Market Scramble: Resource stocks regain strength, but buying seen short-lived

TOKYO -- The resurgence of natural resource stocks seems to be signaling an end to excessive risk-avoidance among investors, but concerns about corporate earnings will likely keep a full recovery elusive.

     "The net-loss projection was a surprise, but the stock managed to avoid a steep drop," Akira Iwasaki at IwaiCosmo Securities said Friday of Osaka Titanium Technologies. The shares opened the day ask-only after the metal company said it will incur a net loss for the year ending March 31 on an impairment charge in the polysilicon business. The stock plummeted 11% at one point, but closed down 6%. It likely was picked up as part of broader buying of resource stocks, Iwasaki said.

     Resource companies and machinery builders were among the day's top gainers, while drugmakers and telecommunication service providers lost the support they previously had. Ono Pharmaceutical slid 5%, while Santen Pharmaceutical and KDDI lost 4% each. It was deja vu of sorts, as investors at one point last summer eagerly bought resource shares and unloaded telecom and pharmaceutical stocks.

     That was back in late August, after the market was rocked by China's devaluations of the yuan. Investors picked up resource stocks and China-related shares that had tumbled. But lingering concerns about the Chinese economic slowdown limited the spell of buying.

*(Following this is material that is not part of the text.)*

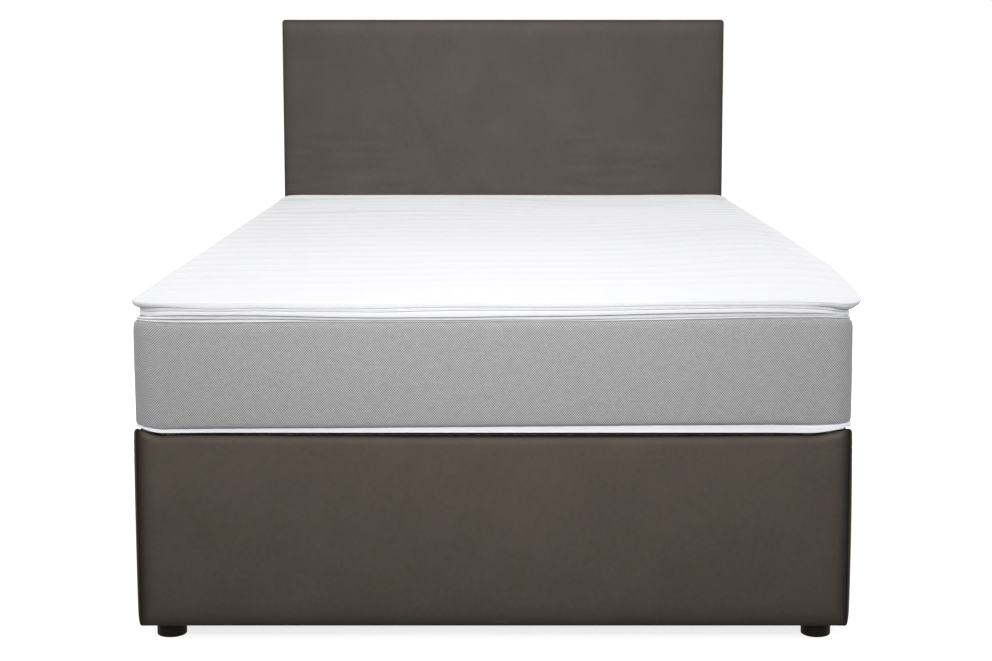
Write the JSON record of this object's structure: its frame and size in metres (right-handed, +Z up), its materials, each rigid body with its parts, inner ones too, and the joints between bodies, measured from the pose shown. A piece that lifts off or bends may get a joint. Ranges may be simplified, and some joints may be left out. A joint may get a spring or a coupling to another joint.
{
  "type": "box spring bed",
  "caption": "Boxed sprung base on low round feet with a bolted upholstered headboard, a lift-off pocket spring mattress and a lift-off quilted zipped topper.",
  "frame": {"origin": "on the floor, under the middle of the whole bed", "axes": "+Y from the foot end to the headboard, +X to the right as seen from the foot end, +Z up"},
  "size_m": [1.214, 2.0672, 1.06],
  "materials": {
    "upholstery": "soft matt grained faux leather, dark brown grey",
    "black_cloth": "thin non-woven cloth, matt",
    "pine": "planed, unfinished",
    "board": "chipboard, unfinished",
    "zinc_steel": "zinc plated",
    "zip_metal": "white lacquered",
    "foot_plastic": "black, slightly glossy",
    "border_weave": "grey fine bird's eye weave",
    "white_jersey": "white knitted ticking",
    "zip_tape": "white woven tape with coil teeth",
    "pocket_cloth": "white non-woven, with steel springs inside",
    "felt": "grey recycled felt",
    "foam": "cream polyurethane foam"
  },
  "bodies": {
    "base": {"base_cover_foot": "upholstery", "base_cover_head": "upholstery", "base_cover_left": "upholstery", "base_cover_right": "upholstery", "base_dust_cloth": "black_cloth", "base_edge_foam": "foam", "base_felt_pad": "felt", "base_foam_pad": "foam", "base_side_padding": "foam", "base_spring_unit": "pocket_cloth", "base_top_cloth": "black_cloth", "corner_block_foot_left": "pine", "corner_block_foot_right": "pine", "corner_block_head_left": "pine", "corner_block_head_right": "pine", "cross_slat_1": "pine", "cross_slat_2": "pine", "cross_slat_3": "pine", "cross_slat_4": "pine", "cross_slat_5": "pine", "cross_slat_6": "pine", "cross_slat_7": "pine", "cross_slat_8": "pine", "foot_centre": "foot_plastic", "foot_foot_left": "foot_plastic", "foot_foot_right": "foot_plastic", "foot_head_left": "foot_plastic", "foot_head_right": "foot_plastic", "foot_screw_centre": "zinc_steel", "foot_screw_foot_left": "zinc_steel", "foot_screw_foot_right": "zinc_steel", "foot_screw_head_left": "zinc_steel", "foot_screw_head_right": "zinc_steel", "frame_centre_beam": "pine", "frame_rail_foot": "pine", "frame_rail_head": "pine", "frame_rail_left": "pine", "frame_rail_right": "pine", "headboard_back_cloth": "black_cloth", "headboard_board": "board", "headboard_bolt_left": "zinc_steel", "headboard_bolt_right": "zinc_steel", "headboard_cover": "upholstery", "headboard_foam": "foam", "headboard_nut_left": "zinc_steel", "headboard_nut_right": "zinc_steel"},
    "mattress": {"mattress_border": "border_weave", "mattress_bottom_cloth": "white_jersey", "mattress_bottom_foam": "foam", "mattress_edge_foam": "foam", "mattress_spring_core": "pocket_cloth", "mattress_top_cloth": "white_jersey", "mattress_top_foam": "foam"},
    "topper": {"topper_cover_bottom": "white_jersey", "topper_cover_top": "white_jersey", "topper_foam": "foam", "topper_zip_lower": "zip_tape", "topper_zip_upper": "zip_tape"},
    "slider": {"zip_slider": "zip_metal"},
    "pull": {"zip_pull": "zip_metal"}
  },
  "joints": [
    {"name": "mattress_lift", "type": "slide", "parent": "base", "child": "mattress", "axis": [0, 0, 1], "range_m": [0, 0.72]},
    {"name": "topper_lift", "type": "slide", "parent": "mattress", "child": "topper", "axis": [0, 0, 1], "range_m": [0, 0.54]},
    {"name": "zip_run", "type": "slide", "parent": "topper", "child": "slider", "axis": [0, -1, 0], "range_m": [0, 1.852]},
    {"name": "pull_swing", "type": "hinge", "parent": "slider", "child": "pull", "pos_m": [0.5953, 0.8954, 0.5612], "axis": [0, 0, -1], "range_deg": [0, 175]}
  ]
}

     The situation has changed little. Investors' risk-aversion might have eased, but the earnings outlook remains cloudy for the new fiscal year that starts next month.

     "Sluggish profit growth is hurting growth of ROE," warned Hisao Matsuura at Nomura Securities. Return on equity at leading corporations will dip to 8.2% for the year ending March 31, dropping for a second straight year, he estimated. Pretax profit at major companies may even fall year on year for the first half of fiscal 2016, when the favorable impact from the weaker yen is expected to fizzle. A profit decrease would push ROE below 8%.

     With such a gloomy outlook, investors likely will grow even more selective.

     Mitsushige Akino at Ichiyoshi Asset Management is focusing on cash holdings. Cash-rich companies with stable earnings may give back to shareholders more than they did last year, he said, citing such defensive stocks as pharmaceutical and telecom companies. Many already have high stock prices. But profit growth and share buybacks would raise their ROEs, so they will not appear as overvalued, he said.

     The NLI Research Institute's Shingo Ide is searching for companies that can boost profit without relying on a weak yen. Murata Manufacturing is leading the pack in such cutting-edge parts as surface-acoustic wave filters, which help remove phone noise and improve call quality. With such technological prowess, Murata should be able to continue lifting sales even if the yen strengthens somewhat, Ide predicts, adding that profits will stabilize.